Banana Oatmeal Muffins

Banana oatmeal muffins made with whole wheat pastry flour, oats, and maple syrup for a wholesome breakfast or snack.
Prep Time 10 minutes
Cook Time 20 minutes
Total Time 30 minutes
Course Breakfast
Cuisine American
Servings 12 servings
Calories 160 kcal

Ingredients
  

  • 2 cups ripe bananas, mashed about 3 large
  • 2 large eggs
  • 1/2 cup maple syrup
  • 1/2 cup unsweetened vanilla almond milk or any other milk
  • 1 cup rolled oats
  • 1.5 cups whole wheat pastry flour 180g
  • 1 tsp cinnamon
  • 1/8 tsp nutmeg
  • 1 tsp baking powder
  • 1/2 tsp baking soda

Instructions
 

  • Preheat Oven and Grease Muffin Tin:

    Heat oven to 425°F (220°C).

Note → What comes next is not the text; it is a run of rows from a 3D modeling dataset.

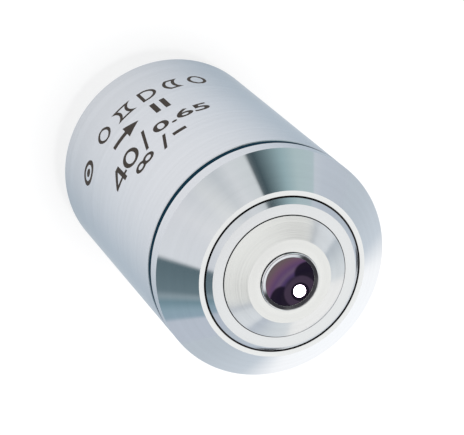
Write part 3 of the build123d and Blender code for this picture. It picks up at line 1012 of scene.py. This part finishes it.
def engrave(name, curve, headings, heights, mats):
    """Lays a flat mark on the barrel.

    It reads from the first heading to the second, in degrees from the -Y side towards +X. The
    first height is that of its top and the second that of its foot, in millimetres.
    """
    start, end = headings
    rear, front = heights
    radius = span("barrel_sleeve")[0]
    mesh = flat_mesh(curve)
    bm = bmesh.new()
    bm.from_mesh(mesh)
    bpy.data.meshes.remove(mesh)
    bmesh.ops.remove_doubles(bm, verts=bm.verts, dist=1e-6)
    xs = [v.co.x for v in bm.verts]
    ys = [v.co.y for v in bm.verts]
    width = radians(start - end) * radius
    across = width / (max(xs) - min(xs))
    along = (front - rear) / (max(ys) - min(ys))
    left, low = min(xs), min(ys)
    for v in bm.verts:
        v.co = Vector(((v.co.x - left) * across, (v.co.y - low) * along, 0.0))
    cut = MARK_STEP
    while cut < width:
        everything = bm.verts[:] + bm.edges[:] + bm.faces[:]
        bmesh.ops.bisect_plane(bm, geom=everything, plane_co=(cut, 0, 0), plane_no=(1, 0, 0))
        cut += MARK_STEP
    made = bmesh.ops.extrude_face_region(bm, geom=bm.faces[:])
    sunk = {item for item in made["geom"] if isinstance(item, bmesh.types.BMVert)}
    for v in bm.verts:
        depth = -MARK_DEPTH if v in sunk else MARK_PROUD
        heading = radians(start) - v.co.x / radius
        height = front - v.co.y
        r = (radius + depth) * MM
        v.co = Vector((r * sin(heading), -r * cos(heading), height * MM))
    finish_piece(name, bm, [mats["ink"]], OUTER)


def arc(centre, radius, start, end, steps=16):
    """Points of an arc, angles in degrees."""
    points = []
    for step in range(steps + 1):
        angle = radians(start + (end - start) * step / steps)
        points.append((centre[0] + radius * cos(angle), centre[1] + radius * sin(angle)))
    return points


def circle(centre, radius, count):
    """A full circle of count points."""
    return arc(centre, radius, 0, 360 - 360 / count, count - 1)


def section_side(x, height, bulge, inset):
    """Right-hand side of a lens section from foot to top, moved inwards; convex above zero."""
    if bulge == 0:
        return [(x - inset, inset), (x - inset, height - inset)]
    radius = (height**2 / 4 + bulge**2) / (2 * abs(bulge))
    middle = height / 2
    if bulge > 0:
        half = degrees(asin((middle - inset) / (radius - inset)))
        return arc((x + bulge - radius, middle), radius - inset, -half, half)
    half = degrees(asin((middle - inset) / (radius + inset)))
    return arc((x + bulge + radius, middle), radius + inset, 180 + half, 180 - half)


def lens_section(width, height, left_bulge, right_bulge, inset=0.0):
    """Closed outline of a lens seen from the side, moved inwards by inset."""
    right = section_side(width, height, right_bulge, inset)
    left = [(width - x, y) for x, y in section_side(width, height, left_bulge, inset)]
    return right + left[::-1]


def infinity_loops(radius, stroke):
    """Outline and two holes of an infinity sign made of two touching rings."""
    centre = radius - stroke / 2
    meet = degrees(acos(centre / radius))
    right = arc((centre, 0), radius, meet - 180, 180 - meet, 32)
    left = arc((-centre, 0), radius, meet, 360 - meet, 32)
    holes = [circle((side * centre, 0), radius - stroke, 36) for side in (-1, 1)]
    return [right + left, *holes]


# Numeral 4: outline and counter.
FOUR = [
    [
        (1.65, 0.0),
        (2.2, 0.0),
        (2.2, 0.75),
        (2.65, 0.75),
        (2.65, 1.25),
        (2.2, 1.25),
        (2.2, 3.6),
        (1.5, 3.6),
        (0.0, 1.2),
        (0.0, 0.75),
        (1.65, 0.75),
    ],
    [(0.6, 1.25), (1.65, 1.25), (1.65, 2.85)],
]


def zero_loops(width, height, stroke):
    """Outline and counter of the numeral 0."""
    loops = []
    for inset in (0.0, stroke):
        across, along = width / 2 - inset, height / 2 - inset
        loops.append([(x * across, y * along) for x, y in circle((0, 0), 1.0, 45)])
    return loops


def engrave_row(name, symbols, headings, heights, mats):
    """Engraves symbols of their own width from one heading to the other with equal gaps."""
    start, end = headings
    radius = span("barrel_sleeve")[0]
    widths = []
    for loops in symbols:
        xs = [x for loop in loops for x, _ in loop]
        widths.append(degrees((max(xs) - min(xs)) / radius))
    gap = (start - end - sum(widths)) / (len(symbols) - 1)
    heading = start
    for index, (loops, width) in enumerate(zip(symbols, widths)):
        place = (heading, heading - width)
        engrave(f"{name}_{index + 1}", loops_curve(loops), place, heights, mats)
        heading -= width + gap


# Top and foot of the four rows of marks, and of the smaller marks in the last two, as heights on
# the barrel in millimetres.
SECTION_ROW = (8.1, 11.1)
ARROW_ROW = (12.7, 15.6)
POWER_ROW = (17.4, 21.0)
POWER_SLASH = (17.0, 21.4)
APERTURE = (18.0, 20.3)
INFINITY_ROW = (22.0, 23.8)
INFINITY_SLASH = (21.4, 24.6)
DASH = (22.55, 23.3)

SYMBOL_HEIGHT = 3.0
SYMBOL_STROKE = 0.4

# Lens sections of the first row: width at the ends, bulge on the left, bulge on the right.
SECTIONS = [
    (0.6, 0.8, 0.8),
    (2.9, -0.75, -0.75),
    (0.8, 0.0, 1.3),
    (1.5, 0.6, -0.6),
    (0.6, 0.8, 0.8),
]


def box_loop(width, height):
    """Closed outline of an upright bar."""
    return [(0, 0), (width, 0), (width, height), (0, height)]


def slash_loop(width, slant, height):
    """Closed outline of a slash whose top lies to the right of its foot by slant."""
    return [(0, 0), (width, 0), (width + slant, height), (slant, height)]


def make_marks(mats):
    """Generic marks in four engraved rows: lens symbols, an arrow and plain numerals."""
    ring = circle((0, 0), 1.5, 45)
    hole = circle((0, 0), 0.95, 45)
    dot = circle((0, 0), 0.5, 24)
    engrave("mark_axis", loops_curve([ring, hole, dot]), (40.5, 27.3), SECTION_ROW, mats)
    sections = []
    for width, *bulges in SECTIONS:
        outer = lens_section(width, SYMBOL_HEIGHT, *bulges)
        inner = lens_section(width, SYMBOL_HEIGHT, *bulges, inset=SYMBOL_STROKE)
        sections.append([outer, inner])
    engrave_row("mark_section", sections, (17.5, -50.0), SECTION_ROW, mats)
    arrow = [(0, 1.05), (2.3, 1.05), (2.3, 0.1), (4.3, 1.45), (2.3, 2.8), (2.3, 1.85), (0, 1.85)]
    engrave("mark_arrow", loops_curve([arrow]), (14.0, -5.0), ARROW_ROW, mats)
    bar = box_loop(0.65, 2.9)
    engrave_row("mark_bar", [[bar], [bar]], (-14.0, -22.5), ARROW_ROW, mats)
    engrave_row("mark_power", [FOUR, zero_loops(2.5, 3.6, 0.55)], (28.5, 5.5), POWER_ROW, mats)
    slash = loops_curve([slash_loop(0.42, 1.01, 4.4)])
    engrave("mark_slash_1", slash, (3.0, -3.3), POWER_SLASH, mats)
    engrave("mark_aperture", text_curve("0.65", 0.02), (-6.2, -37.0), APERTURE, mats)
    infinity = loops_curve(infinity_loops(1.0, 0.52))
    engrave("mark_infinity", infinity, (14.3, 1.0), INFINITY_ROW, mats)
    slash = loops_curve([slash_loop(0.42, 0.94, 3.2)])
    engrave("mark_slash_2", slash, (-3.5, -9.5), INFINITY_SLASH, mats)
    engrave("mark_dash", loops_curve([box_loop(1.7, 0.75)]), (-11.7, -19.2), DASH, mats)


# ---------------------------------------------------------------- carried-over CAD nodes

# The CAD nodes that no piece replaces, by their material.
CAD_FINISH = {
    "brass": ["guide_tube", "shim_front", "shim_rear"],
    "blackened": [
        "lens_barrel",
        "second_cell",
        "doublet_a_cell",
        "triplet_cell",
        "centring_cell",
        "rear_cell",
    ],
    "steel": ["spring_seat", "guide_pin", "centring_screws"],
    "matt_black": ["aperture_stop", "retaining_ring"],
    "anodised": ["spacer_middle", "spacer_rear"],
    "crown": [
        "second_lens",
        "doublet_a_crown",
        "triplet_crown",
        "doublet_b_crown",
        "rear_convex_lens",
    ],
    "flint": [
        "doublet_a_flint",
        "triplet_front_flint",
        "triplet_rear_flint",
        "doublet_b_flint",
        "rear_concave_lens",
    ],
}


def finish_cad_nodes(mats):
    """Gives every CAD node that stays its material."""
    for finish, nodes in CAD_FINISH.items():
        for node in nodes:
            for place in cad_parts[node].material_slots:
                place.material = mats[finish]


make_camera()
make_world()
make_lamp()
make_floor()
materials = make_materials()
make_mount(materials)
make_barrel(materials)
make_ring(materials)
chrome = [make_nose(materials), make_front_sleeve(materials), make_front_cell(materials)]
make_panels(chrome)
make_bezel(materials)
make_front_lens(materials)
make_spring(materials)
make_marks(materials)
finish_cad_nodes(materials)
scene.view_settings.view_transform = "Standard"
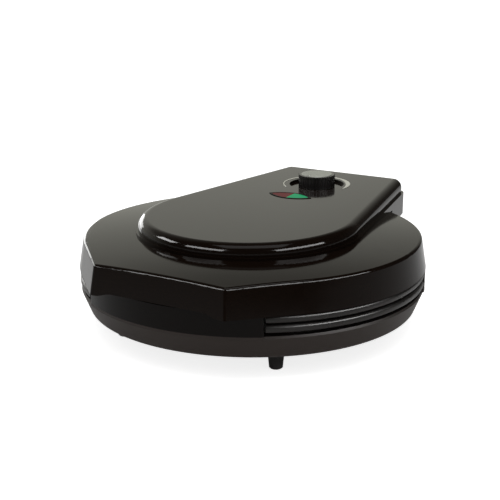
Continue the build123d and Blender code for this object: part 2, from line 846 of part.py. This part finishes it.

Grease a muffin tin or line with silicone liners.
  • Mash Bananas and Mix Wet Ingredients:

    In a large bowl, mash the bananas. Whisk in eggs, maple syrup, and almond milk until smooth.
  • Stir in Oats and Rest Batter:

    Stir in oats and allow to rest for 4-5 minutes (use this time to put away other ingredients).
  • Fold in Dry Ingredients:

    Add whole wheat pastry flour, cinnamon, nutmeg, baking powder, and baking soda; fold until just combined.
  • Fill Muffin Cups and Bake:

    Portion batter evenly into muffin cups. Place in oven and immediately lower temperature to 350°F (175°C). Bake for 15-20 minutes, until a toothpick inserted in center comes out clean.